Saturday, January 30, 2010

Resoulutions

Well its the end of January, how are you're resolutions doing? Since, my birthday is within the first two weeks of a new year, I usually don't begin resolutions until then.

My are not doing well in some respects, but well in others. As you can see by the number of post in January, my resolve to post more has been lacking. I've posted the same in a month that I've wanted to post in a week. Why do I want to post? Well, I would eventually like to write a book, and I need to improve my writing style. However, the more I think about that the less I want to write. One, there are a lot of books by Christian authors out there. Two, most of those books are crappy. They are written by people who want to write a book like me. If I do eventually write a book, I want it to say something to the world that will actually make a difference, not just fill shelf-space at Lifeway Bookstore for six months. Also, I've gotten a few back issues of Christianity Today from some of the people I work with. Inside are ads for books and colleges that promise to make you into a better person, more able to connect with the current culture, more like Jesus (or their founding theologians), and all for the glory of God. I have this fear that whatever I write will have an ad in these magazines and some snot-nose student will see it and judge me (typical post-modern cynic brat).
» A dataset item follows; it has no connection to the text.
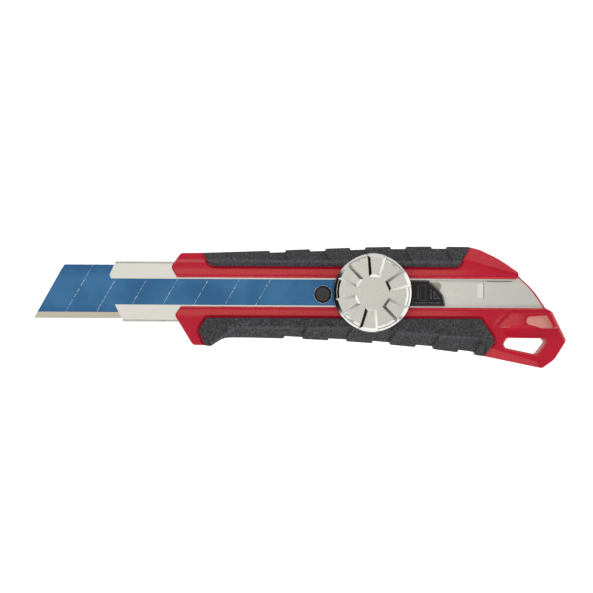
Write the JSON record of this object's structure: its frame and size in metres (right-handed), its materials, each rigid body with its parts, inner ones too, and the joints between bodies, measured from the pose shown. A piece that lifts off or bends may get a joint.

Also, I've read some really good books by some really good authors, and I've got to admit... I'm intimidated by their success and vision.

Personally, my resolution for physical betterment is a half-and-half. I have been able to limit myself to one cheeseburger a week (which is a great success), and I have had several days a week where I haven't eaten meat. Abbie and I are running at least three days a week. I guess next up is daily sit-ups and push-ups.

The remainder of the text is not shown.